Bill, I'm not an important environmentalist like you, but I have done my best to warn people of all that is going wrong with the environment, and given my two cents worth (often) on what we are supposed to do about that. That said, my concern is mainly for the spiritual condition of people, as I view the "modern" modus vivendi of too many out there as the path to perdition after this life, in addition to being representative of the pernicious worldview that is directly responsible for motivating unprincipled behavior. This wanton behavior is causing the severe degradation of the biosphere that we all depend on in this life.
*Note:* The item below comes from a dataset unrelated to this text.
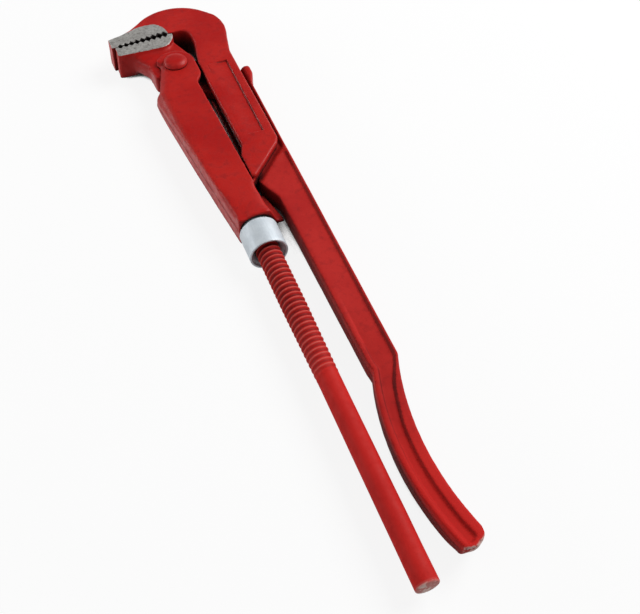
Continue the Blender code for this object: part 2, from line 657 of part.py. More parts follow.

Back in 2015 I gave Vermont State Government Officials my advice on Vermont's Comprehensive Energy Plan (CEP). They did exactly nothing with it. So it goes.
This is 8 years old, but even more valid in 2023 than it was in 2015:
AGelbert comments written to Vermont State Government Officials in regard to The State of Vermont's Comprehensive Energy Plan (CEP)
SNIPPET:
In regard to private land and grounds in front of government buildings, why doesn't Vermont outlaw all local ordinances that require having a sterile, chemically polluted lawn that requires a lawn mower spewing totally unregulated emissions?
Is this a throw back from the European castle tradition of having a low cut "killing field" in front of the castle? It's time to get rid of that pretty lawn, Vermont. If you don't want to force somebody to do it, at least put a carbon tax on lawns and overrule all local ordinances that require them.
There are a lot of yards in Vermont that can join the fight to have a viable biosphere if the lawmakers would just recognize the importance of having pollution free yards in this battle. It's time to outlaw those signs on lawns that say, 'do not walk on lawn due to chemical treatment". We don't need that pollution and it isn't doing wonders for future generations either. Let the lawn care industry switch to organic yard gardening products.